Correct. But not only from sh_page_fault, also:
- ptwr_do_page_fault() (in xen/arch/x86/mm.c)
- vmx_realmode() (in xen/arch/x86/hvm/vmx/realmode.c, indirectly
through realmode_emulate_one() and hvm_emulate_one())
- handle_mmio() (in xen/arch/x86/hvm/io.c, indirectly through

> Since I am not clear completely about the emulation operation performed by 
> Xen, I have following questions with a below mentioned scenario?
> 1) Suppose I have a memory location that I need to protect it from being 
> written by a guest OS. Since a page table protection works at a page level, 
> we have to mark that complete page read-only inside the shadow page table. 
> So, whenever a guest tries to write on that page, writes are propagated to 
> shadow page table. Due to read only page this would create a page-fault and 
> sh_page_fault code would be invoked. In the sh_page_fault code, we can check 
> whether on this page the memory location which is being written (using CR2 
> register) is protected or not. If not, my goal is to let this operation go 
> through. And, I heard here this emulation thing comes into the picture.

Well, sh_page_fault() _may_ be invoked when handling a page fault (if
the shadow page tables are interested in this fault), but the
top-level page fault handler is do_page_fault().
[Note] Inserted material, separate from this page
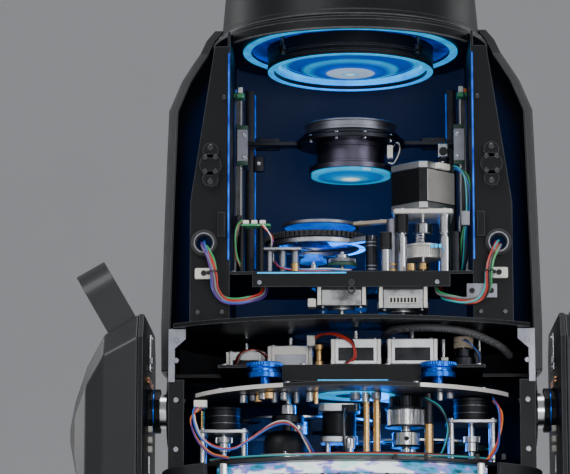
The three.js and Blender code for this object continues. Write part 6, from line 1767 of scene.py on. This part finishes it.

By default the page
fault is propagated to the guest, unless it is "fixed up" by the
hypervisor (because it was a result of page shadowing, writable page
tables writes, mmio emulation or somesuch).

> After checking and deciding this operation should go through, i call "goto 
> emulate" from sh_page_fault code assuming it would emulate that operation and 
> update the eip to the next instruction.

> Question: Is this understanding correct?

As far as I know x86_emulate() is not a full x86 emulator, its only
capable of emulating certain instruction (mostly related to page table
writes) that the hypervisor is interested in. You cannot emulate an
arbitrary instruction with it.
The reason why emulation is used in the first place, is that the
hypervisor write protects certain memory areas (e.g. guest pagetables)
because it wants to know about any changes to these areas (e.g. in
order to update it's shadows). The side effect is that any instruction
that writes to these memory areas must be emulated, as if the extra
write protection wasn't there.

> The reason why I am asking is that since page is write-protected, it means 
> while emulating it should again fault. Then, how does this emulation work? 
> And, what is the use of this function? In what context it should be used and 
> in what context it is invoked from sh_page_fault().

I've already explained what the emulation is for.
The reason why you don't get another page fault when emulating, is
that the hypervisor is capable of mapping any memory page with
arbitrary protection. For example, if the x86_emulate() decides that
it's supposed to emulate a write, it will (most likely) call
hvm_emulate_write() -> sh_x86_emulate_write(). This last function maps
the correct destination memory page by invoking emulate_map_dest()).

> And, if I have to achieve above-mentioned (scenario) functionality which part 
> of the code I should lookinto/change to achieve that.

To tell you the truth I didn't quite get what you want to do, assuming
that you just want to trap writes to certain memory locations you have
two options:
a) write protect first, unprotect in page fault handler if you decide
that the write should go ahead, then restart the write (i.e. return
from the page fault handler). Note that you wouldn't catch further
writes to this memory page, unless you write protected it again
b) write protect, emulate in page fault handler (just as the shadow
code does). It's possible though, that you'll have to extend
x86_emulate, as it is liable to fail for some instructions.